Just last week, Nguyen PhuTrong, general secretary of the Communist Party of Vietnam (CPV) paid a four-day trip to China where he had "a candid exchange of views" on maritime issues, according to a communique issued. In Beijing, Nguyen met both President Xi, Premier Li Keqiang and other senior Chinese officials.
China's warming relationship with both the Philippines and Vietnam also came at a time when Trump announced to withdraw from the 12-nation Trans-Pacific Partnership (TPP) trade agreement. Trump, and Ross, the secretary of commerce nominee, argued that the US will benefit more from bilateral agreement instead of multilateral agreement.

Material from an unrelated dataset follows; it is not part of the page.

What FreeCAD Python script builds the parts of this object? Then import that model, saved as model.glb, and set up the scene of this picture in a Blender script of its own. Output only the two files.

TPP, signed last February, has long been regarded by the Obama administration as the essence of its rebalance to Asia strategy. Trump's planned cancelation and his anti-trade rhetoric has raised serious doubts in other 11 partners about the US commitment.
China, meanwhile, is pushing forward the Regional Comprehensive Economic Partnership (RCEP) between 10 ASEAN (Association of Southeast Asian Nations) and six other countries. China also hopes its newly launched Asian Infrastructure Investment Bank (AIIB) and One Belt One Road (OBOR) initiative could help the region develop its infrastructure and economy.

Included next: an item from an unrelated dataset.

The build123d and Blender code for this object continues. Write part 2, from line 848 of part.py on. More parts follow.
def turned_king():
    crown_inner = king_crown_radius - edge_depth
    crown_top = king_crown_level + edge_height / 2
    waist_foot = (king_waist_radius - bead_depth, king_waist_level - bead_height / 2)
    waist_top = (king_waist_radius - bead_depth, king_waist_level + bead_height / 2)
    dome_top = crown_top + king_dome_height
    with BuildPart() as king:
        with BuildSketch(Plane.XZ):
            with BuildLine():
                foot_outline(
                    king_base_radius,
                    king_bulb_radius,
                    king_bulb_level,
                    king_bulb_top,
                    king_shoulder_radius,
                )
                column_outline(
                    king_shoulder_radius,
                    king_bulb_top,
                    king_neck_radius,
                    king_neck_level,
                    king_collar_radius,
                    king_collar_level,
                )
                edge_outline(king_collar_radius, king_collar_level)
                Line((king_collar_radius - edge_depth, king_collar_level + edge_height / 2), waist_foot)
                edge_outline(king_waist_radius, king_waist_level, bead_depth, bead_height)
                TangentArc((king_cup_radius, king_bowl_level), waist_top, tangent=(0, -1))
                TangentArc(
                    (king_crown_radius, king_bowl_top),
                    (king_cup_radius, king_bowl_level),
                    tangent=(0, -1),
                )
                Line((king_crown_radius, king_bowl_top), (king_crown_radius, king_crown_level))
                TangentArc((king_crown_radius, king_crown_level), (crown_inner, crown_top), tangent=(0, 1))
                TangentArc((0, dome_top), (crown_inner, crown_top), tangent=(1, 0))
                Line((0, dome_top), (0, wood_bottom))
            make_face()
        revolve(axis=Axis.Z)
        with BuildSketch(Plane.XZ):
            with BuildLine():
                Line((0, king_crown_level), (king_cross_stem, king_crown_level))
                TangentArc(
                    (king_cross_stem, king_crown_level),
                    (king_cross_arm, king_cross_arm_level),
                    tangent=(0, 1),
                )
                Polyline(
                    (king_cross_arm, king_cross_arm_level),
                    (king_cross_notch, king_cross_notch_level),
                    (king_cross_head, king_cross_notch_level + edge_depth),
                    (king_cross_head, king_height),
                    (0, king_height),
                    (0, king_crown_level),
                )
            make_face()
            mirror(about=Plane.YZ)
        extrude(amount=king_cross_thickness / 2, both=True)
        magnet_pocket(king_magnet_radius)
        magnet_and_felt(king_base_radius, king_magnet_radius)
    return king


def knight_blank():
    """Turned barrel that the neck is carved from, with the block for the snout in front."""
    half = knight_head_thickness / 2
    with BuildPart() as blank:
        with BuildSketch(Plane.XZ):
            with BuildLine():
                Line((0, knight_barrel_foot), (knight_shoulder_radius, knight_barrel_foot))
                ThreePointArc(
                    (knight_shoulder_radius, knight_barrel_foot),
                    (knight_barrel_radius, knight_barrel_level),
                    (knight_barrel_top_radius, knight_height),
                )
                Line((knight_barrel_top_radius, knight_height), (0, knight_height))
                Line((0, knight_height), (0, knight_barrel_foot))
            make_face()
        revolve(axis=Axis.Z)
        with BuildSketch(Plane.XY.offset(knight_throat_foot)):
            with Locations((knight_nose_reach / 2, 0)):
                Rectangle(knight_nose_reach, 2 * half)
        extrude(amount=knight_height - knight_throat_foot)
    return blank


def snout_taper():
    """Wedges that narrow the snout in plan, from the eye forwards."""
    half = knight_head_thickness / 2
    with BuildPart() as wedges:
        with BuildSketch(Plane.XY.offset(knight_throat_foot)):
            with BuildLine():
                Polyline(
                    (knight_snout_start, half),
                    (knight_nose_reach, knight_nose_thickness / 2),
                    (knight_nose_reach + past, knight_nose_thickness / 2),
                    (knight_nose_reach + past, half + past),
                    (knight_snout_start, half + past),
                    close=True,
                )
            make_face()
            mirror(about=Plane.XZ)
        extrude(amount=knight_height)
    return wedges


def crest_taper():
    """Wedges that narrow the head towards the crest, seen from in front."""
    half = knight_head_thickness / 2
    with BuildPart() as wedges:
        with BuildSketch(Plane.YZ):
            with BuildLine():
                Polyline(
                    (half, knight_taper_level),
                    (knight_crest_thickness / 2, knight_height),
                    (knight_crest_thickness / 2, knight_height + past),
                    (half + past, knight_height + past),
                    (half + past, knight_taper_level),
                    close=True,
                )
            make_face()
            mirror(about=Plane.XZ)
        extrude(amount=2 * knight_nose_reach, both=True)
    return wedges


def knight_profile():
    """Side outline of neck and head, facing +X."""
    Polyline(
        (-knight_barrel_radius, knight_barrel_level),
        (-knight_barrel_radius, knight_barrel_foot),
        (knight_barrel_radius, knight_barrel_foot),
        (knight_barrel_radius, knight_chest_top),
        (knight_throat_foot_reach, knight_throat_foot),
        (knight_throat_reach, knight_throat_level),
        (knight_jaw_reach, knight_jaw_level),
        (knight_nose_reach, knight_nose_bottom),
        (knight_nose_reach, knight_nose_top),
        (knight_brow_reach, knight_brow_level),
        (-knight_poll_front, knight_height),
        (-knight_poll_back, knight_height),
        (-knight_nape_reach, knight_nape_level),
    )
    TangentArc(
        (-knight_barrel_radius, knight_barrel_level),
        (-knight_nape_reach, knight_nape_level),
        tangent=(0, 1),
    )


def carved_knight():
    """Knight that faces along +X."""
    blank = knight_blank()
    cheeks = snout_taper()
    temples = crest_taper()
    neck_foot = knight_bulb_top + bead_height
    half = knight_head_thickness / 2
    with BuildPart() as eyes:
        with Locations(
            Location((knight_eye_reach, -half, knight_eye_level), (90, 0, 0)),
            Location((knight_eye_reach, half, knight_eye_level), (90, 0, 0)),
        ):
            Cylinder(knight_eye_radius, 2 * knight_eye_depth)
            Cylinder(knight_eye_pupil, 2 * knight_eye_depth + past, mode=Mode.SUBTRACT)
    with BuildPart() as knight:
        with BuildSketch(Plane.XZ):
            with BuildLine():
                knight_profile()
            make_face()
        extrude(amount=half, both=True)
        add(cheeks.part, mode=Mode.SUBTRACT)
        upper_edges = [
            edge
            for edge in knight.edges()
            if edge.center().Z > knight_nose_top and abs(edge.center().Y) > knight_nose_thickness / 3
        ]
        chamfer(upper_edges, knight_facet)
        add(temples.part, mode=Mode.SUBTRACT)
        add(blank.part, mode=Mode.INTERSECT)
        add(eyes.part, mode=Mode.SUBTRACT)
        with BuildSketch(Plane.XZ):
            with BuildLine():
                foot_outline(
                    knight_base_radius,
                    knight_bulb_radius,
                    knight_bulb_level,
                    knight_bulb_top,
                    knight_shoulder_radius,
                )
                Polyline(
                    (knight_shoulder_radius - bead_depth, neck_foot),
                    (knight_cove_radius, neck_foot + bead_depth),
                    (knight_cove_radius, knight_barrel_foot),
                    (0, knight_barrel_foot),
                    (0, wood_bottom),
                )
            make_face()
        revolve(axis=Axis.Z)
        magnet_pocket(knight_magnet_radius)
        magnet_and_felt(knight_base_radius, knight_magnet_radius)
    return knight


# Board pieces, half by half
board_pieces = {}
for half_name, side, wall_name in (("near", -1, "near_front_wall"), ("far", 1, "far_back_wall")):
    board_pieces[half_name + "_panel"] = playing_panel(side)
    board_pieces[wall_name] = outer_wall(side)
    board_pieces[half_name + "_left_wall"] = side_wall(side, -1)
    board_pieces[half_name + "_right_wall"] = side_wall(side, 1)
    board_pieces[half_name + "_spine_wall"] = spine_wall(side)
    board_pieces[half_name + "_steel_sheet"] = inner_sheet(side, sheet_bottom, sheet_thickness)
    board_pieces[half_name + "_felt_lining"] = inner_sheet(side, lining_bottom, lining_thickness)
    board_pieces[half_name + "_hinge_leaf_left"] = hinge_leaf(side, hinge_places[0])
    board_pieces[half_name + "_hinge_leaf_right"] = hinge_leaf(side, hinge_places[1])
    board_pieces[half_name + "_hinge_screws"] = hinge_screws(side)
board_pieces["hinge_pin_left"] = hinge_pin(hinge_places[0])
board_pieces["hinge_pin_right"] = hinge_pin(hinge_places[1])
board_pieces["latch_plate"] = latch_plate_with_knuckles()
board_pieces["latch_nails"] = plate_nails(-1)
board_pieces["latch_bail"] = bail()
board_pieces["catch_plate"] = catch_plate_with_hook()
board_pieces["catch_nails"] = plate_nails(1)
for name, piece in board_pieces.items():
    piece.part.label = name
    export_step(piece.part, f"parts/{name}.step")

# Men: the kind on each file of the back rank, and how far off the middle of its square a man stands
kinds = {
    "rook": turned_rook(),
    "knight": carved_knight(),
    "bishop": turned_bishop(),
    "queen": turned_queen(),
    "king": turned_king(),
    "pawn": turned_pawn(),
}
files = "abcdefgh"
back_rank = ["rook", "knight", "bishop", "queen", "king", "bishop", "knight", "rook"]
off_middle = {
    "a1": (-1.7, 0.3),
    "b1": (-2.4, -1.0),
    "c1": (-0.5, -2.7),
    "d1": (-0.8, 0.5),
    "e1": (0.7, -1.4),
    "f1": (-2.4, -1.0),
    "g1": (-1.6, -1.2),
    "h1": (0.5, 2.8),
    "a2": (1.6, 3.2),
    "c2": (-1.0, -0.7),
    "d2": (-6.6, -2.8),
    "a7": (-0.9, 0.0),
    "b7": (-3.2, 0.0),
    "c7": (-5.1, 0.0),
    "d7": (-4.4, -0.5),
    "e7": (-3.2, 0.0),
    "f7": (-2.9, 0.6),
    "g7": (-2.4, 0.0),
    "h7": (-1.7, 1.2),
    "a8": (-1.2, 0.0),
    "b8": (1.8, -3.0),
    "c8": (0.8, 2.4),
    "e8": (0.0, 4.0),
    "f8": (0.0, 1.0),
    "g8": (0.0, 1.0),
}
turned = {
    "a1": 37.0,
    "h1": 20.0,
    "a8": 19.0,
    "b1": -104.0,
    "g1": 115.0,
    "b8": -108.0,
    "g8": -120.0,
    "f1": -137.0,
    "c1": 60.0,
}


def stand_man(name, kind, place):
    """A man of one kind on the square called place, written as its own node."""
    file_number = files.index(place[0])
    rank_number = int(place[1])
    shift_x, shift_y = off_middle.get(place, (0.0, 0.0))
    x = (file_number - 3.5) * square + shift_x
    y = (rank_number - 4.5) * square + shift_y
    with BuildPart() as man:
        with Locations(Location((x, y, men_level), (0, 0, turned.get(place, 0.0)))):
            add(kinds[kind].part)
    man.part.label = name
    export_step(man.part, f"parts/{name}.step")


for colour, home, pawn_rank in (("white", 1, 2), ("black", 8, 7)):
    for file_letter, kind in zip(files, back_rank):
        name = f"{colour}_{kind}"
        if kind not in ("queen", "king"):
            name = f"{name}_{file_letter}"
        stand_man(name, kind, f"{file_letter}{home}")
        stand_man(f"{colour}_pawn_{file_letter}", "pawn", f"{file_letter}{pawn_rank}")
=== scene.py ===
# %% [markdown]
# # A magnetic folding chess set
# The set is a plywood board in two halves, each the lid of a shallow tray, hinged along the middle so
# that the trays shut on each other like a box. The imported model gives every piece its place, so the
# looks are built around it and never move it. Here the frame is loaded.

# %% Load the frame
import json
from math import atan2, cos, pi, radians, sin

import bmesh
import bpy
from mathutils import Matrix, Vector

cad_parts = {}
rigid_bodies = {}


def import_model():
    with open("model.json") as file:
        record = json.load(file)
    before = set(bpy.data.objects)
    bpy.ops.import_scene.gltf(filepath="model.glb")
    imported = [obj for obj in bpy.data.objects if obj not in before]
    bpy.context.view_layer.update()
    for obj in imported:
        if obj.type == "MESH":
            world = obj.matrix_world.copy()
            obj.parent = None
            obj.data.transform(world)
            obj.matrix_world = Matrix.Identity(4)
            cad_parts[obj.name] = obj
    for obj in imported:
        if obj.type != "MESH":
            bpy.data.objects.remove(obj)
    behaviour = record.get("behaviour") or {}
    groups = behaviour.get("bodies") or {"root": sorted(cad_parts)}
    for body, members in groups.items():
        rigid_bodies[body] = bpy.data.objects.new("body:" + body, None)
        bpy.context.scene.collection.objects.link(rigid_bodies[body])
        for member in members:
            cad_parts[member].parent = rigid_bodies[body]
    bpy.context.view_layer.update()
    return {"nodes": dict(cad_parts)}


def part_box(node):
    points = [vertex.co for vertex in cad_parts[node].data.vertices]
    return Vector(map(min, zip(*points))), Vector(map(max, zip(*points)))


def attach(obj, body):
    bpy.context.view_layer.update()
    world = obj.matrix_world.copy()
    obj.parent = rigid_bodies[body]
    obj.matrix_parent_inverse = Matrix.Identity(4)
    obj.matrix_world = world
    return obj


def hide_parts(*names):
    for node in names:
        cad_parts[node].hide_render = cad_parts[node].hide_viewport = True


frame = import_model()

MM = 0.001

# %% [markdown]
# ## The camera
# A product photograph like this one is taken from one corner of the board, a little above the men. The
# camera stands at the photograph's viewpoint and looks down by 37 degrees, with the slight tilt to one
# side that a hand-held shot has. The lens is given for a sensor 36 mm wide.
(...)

Before quitting his job as senior adviser to the Trump transition team, James Woolsey Jr, a former CIA director, said that the Trump administration might join the AIIB and have an interest in participating in the One Belt One Road Initiative.
"I think there is every potential for the US and China to work together, coopting AIIB, OBOR, and other big initiatives under Xi Jinping administration into a common agenda in the Asia-Pacific region," said Paal of Carnegie Endowment for International Peace.
"There're certainly infrastructure requirements for the region. The US has something to offer. China has a lot to offer. We ought to be doing more on the common agenda, rather than picking apart at each other's objectives."